---------- Information shown ----------

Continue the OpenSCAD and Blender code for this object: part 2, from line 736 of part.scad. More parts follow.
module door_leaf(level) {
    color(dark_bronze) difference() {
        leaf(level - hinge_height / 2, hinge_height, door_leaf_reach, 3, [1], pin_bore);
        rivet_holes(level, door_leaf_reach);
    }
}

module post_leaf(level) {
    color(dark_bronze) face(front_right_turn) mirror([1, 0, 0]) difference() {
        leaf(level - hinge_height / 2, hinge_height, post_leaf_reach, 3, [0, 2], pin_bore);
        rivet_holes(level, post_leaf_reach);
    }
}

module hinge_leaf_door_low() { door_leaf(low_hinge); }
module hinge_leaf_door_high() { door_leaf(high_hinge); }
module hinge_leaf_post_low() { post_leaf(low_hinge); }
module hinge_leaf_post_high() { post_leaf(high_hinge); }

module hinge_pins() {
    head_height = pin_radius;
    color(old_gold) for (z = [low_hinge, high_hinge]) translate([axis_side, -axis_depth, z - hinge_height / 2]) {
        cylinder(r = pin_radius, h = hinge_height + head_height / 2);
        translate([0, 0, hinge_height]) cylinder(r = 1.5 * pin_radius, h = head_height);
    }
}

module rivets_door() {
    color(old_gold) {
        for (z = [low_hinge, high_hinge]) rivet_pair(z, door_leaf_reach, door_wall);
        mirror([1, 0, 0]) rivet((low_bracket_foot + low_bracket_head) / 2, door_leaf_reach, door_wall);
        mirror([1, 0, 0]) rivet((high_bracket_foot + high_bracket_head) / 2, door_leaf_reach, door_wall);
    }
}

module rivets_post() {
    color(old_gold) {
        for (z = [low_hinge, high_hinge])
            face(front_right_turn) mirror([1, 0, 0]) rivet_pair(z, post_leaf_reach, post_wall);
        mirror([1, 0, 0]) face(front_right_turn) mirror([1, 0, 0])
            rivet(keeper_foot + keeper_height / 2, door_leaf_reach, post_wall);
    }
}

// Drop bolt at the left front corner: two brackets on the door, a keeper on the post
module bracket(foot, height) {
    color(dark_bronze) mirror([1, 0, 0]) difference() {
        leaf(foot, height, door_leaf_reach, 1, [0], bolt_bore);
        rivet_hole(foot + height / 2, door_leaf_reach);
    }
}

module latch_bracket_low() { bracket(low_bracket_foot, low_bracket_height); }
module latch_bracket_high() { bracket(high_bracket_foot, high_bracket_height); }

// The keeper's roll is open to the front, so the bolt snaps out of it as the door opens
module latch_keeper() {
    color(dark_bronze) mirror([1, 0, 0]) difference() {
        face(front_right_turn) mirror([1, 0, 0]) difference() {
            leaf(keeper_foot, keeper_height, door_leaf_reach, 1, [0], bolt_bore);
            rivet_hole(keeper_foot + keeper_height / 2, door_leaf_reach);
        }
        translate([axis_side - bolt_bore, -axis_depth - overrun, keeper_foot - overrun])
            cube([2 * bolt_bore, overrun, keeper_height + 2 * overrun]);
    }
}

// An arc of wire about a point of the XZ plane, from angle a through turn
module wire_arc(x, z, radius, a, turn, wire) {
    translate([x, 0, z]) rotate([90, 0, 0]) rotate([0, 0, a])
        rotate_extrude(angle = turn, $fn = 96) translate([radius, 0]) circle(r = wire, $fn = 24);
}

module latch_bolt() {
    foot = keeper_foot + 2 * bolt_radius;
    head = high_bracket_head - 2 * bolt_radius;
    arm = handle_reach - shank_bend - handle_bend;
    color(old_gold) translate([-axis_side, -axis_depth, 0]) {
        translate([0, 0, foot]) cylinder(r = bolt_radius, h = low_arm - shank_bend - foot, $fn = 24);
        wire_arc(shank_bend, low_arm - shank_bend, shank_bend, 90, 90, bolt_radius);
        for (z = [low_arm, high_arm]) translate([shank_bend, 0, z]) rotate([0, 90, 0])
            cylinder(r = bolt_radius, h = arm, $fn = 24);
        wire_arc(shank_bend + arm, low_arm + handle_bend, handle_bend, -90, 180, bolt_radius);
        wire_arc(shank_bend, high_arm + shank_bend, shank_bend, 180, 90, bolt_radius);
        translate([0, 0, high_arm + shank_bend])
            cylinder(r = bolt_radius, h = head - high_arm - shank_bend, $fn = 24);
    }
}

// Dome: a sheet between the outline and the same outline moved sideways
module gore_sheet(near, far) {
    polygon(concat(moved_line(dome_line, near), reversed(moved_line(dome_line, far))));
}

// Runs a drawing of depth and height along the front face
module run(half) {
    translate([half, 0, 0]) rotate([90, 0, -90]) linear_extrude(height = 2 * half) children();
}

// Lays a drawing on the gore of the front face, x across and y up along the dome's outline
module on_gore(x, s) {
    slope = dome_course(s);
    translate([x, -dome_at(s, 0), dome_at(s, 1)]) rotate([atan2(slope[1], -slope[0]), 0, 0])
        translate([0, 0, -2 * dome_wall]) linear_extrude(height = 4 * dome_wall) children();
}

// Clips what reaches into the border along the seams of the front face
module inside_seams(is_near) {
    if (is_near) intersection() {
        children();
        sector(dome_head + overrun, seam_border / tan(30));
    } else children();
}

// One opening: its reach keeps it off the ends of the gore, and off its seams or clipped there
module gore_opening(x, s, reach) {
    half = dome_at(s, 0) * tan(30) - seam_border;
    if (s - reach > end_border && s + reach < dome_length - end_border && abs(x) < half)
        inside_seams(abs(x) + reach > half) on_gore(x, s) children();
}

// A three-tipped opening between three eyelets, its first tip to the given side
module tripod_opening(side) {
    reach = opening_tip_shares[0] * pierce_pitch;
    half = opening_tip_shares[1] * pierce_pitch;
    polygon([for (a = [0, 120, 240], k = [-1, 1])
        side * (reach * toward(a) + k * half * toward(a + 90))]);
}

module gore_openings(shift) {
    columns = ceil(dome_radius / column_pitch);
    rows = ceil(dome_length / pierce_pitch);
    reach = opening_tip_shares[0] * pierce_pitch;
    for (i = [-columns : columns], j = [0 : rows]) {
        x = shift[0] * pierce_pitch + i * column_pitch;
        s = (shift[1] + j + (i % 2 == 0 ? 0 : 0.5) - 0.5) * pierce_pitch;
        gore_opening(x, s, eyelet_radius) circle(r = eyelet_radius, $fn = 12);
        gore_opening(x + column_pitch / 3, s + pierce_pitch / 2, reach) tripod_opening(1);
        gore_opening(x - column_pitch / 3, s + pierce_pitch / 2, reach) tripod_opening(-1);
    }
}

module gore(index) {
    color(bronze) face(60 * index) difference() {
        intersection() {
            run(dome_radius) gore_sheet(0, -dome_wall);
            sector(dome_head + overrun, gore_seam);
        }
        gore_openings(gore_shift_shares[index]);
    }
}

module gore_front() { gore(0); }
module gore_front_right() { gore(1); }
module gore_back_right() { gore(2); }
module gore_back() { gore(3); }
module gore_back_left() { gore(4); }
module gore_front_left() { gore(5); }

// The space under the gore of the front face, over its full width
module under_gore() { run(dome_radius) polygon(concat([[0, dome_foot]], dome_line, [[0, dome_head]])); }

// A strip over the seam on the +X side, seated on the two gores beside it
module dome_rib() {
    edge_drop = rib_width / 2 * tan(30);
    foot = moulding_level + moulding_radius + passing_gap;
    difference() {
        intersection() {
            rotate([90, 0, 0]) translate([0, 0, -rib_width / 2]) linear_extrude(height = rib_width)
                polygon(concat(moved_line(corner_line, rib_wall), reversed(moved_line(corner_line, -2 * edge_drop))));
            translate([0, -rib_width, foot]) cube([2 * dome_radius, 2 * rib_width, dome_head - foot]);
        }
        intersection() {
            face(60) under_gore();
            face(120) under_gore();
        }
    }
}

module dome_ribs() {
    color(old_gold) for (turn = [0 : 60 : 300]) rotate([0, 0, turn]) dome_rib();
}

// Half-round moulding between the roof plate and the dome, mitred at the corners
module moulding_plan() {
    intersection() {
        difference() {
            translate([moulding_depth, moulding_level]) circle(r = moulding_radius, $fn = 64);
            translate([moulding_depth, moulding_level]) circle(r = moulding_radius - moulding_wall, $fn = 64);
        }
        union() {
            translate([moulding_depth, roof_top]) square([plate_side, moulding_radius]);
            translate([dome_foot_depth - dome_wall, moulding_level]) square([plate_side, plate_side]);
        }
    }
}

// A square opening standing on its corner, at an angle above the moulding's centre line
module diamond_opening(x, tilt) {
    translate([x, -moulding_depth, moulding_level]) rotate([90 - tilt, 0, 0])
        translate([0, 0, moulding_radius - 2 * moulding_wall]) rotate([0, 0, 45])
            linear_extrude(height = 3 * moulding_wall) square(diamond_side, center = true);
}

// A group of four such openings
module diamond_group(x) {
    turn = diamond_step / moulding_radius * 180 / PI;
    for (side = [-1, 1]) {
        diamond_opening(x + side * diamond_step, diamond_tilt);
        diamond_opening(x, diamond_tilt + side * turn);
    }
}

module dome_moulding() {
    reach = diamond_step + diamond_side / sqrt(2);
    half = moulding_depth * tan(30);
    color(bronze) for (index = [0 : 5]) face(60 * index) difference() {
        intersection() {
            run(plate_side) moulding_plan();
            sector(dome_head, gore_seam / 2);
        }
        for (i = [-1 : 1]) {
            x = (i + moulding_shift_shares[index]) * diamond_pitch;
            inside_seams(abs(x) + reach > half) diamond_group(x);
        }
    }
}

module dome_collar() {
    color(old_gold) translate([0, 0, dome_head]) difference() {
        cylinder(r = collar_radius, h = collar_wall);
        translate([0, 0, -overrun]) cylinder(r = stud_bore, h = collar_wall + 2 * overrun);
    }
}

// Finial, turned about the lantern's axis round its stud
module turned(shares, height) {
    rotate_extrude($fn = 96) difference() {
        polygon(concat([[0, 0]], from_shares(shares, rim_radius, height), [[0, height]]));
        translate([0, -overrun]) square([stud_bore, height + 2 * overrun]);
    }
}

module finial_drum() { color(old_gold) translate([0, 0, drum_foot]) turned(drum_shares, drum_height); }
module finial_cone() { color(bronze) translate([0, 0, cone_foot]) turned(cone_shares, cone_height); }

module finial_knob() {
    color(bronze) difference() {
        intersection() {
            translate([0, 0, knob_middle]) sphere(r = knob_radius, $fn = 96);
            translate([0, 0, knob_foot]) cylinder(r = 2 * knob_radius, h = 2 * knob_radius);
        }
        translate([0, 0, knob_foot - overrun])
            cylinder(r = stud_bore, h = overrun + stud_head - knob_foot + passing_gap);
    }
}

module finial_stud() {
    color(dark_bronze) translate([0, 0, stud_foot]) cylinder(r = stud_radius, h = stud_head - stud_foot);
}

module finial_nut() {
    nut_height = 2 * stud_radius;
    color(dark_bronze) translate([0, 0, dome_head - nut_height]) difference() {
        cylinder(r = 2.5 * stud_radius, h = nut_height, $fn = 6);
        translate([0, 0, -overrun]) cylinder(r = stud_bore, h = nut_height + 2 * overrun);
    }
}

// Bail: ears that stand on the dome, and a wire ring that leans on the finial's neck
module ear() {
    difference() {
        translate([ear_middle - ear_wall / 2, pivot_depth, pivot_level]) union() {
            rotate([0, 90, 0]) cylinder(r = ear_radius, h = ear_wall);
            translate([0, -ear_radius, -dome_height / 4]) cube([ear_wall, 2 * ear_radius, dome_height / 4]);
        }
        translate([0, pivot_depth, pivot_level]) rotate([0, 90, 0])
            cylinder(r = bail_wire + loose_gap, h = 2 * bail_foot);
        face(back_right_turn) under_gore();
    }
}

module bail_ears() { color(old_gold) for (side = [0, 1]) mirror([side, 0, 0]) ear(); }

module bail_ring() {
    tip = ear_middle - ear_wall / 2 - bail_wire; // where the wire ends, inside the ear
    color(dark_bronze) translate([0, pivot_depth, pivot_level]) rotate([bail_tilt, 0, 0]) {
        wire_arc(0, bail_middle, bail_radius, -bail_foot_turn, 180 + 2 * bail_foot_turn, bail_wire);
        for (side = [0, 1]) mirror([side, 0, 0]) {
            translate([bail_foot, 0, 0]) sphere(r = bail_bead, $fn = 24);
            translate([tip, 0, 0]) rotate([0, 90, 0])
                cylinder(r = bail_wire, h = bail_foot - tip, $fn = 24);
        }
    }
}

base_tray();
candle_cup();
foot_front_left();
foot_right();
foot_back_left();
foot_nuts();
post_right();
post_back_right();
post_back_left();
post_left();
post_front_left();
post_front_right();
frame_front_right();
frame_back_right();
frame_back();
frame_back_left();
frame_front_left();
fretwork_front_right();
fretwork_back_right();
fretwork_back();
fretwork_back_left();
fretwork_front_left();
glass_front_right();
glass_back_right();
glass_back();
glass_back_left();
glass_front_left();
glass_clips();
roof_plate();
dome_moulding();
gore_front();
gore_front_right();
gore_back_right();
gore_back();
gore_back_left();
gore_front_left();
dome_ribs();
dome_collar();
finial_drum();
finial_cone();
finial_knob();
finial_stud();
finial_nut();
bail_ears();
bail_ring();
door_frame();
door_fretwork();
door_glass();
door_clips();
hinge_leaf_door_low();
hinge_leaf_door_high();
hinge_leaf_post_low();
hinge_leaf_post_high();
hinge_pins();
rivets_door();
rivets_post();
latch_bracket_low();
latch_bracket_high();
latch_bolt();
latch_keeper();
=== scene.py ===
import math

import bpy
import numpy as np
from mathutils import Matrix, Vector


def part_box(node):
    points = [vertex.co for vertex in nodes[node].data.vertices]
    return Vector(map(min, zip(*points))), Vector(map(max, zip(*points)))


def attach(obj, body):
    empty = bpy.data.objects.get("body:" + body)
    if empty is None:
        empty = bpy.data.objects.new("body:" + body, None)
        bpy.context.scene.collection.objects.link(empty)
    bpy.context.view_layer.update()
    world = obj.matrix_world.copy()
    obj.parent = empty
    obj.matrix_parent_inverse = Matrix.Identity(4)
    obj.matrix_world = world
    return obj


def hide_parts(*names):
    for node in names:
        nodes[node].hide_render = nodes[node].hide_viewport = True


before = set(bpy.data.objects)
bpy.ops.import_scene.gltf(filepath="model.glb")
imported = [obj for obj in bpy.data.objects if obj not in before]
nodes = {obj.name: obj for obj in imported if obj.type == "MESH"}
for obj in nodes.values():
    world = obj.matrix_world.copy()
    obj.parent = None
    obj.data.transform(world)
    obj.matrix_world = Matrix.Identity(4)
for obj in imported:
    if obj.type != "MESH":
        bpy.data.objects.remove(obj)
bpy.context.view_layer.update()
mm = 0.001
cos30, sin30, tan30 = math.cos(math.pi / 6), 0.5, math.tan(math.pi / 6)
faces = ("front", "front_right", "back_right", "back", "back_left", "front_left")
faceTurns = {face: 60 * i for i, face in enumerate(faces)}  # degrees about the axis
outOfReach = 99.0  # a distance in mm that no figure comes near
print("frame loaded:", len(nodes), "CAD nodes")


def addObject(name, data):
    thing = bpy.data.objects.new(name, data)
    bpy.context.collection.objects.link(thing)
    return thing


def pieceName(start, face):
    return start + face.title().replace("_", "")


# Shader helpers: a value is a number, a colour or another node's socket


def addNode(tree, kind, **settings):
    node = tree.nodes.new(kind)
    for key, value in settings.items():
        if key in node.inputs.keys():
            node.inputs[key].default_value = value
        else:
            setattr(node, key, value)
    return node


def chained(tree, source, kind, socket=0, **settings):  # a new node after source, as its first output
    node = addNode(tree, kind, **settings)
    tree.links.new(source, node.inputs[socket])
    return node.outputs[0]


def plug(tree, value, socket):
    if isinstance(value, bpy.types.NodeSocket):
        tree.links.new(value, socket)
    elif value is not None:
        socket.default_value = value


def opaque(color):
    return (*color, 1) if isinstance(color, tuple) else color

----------

## Short exercise
Within the listing above, give again exactly every line from the line with "obj.matrix_world = world" through the line with "bpy.data.objects.remove(obj)", both included, and no other line.

## Solution to this exercise
    obj.matrix_world = world
    return obj


def hide_parts(*names):
    for node in names:
        nodes[node].hide_render = nodes[node].hide_viewport = True


before = set(bpy.data.objects)
bpy.ops.import_scene.gltf(filepath="model.glb")
imported = [obj for obj in bpy.data.objects if obj not in before]
nodes = {obj.name: obj for obj in imported if obj.type == "MESH"}
for obj in nodes.values():
    world = obj.matrix_world.copy()
    obj.parent = None
    obj.data.transform(world)
    obj.matrix_world = Matrix.Identity(4)
for obj in imported:
    if obj.type != "MESH":
        bpy.data.objects.remove(obj)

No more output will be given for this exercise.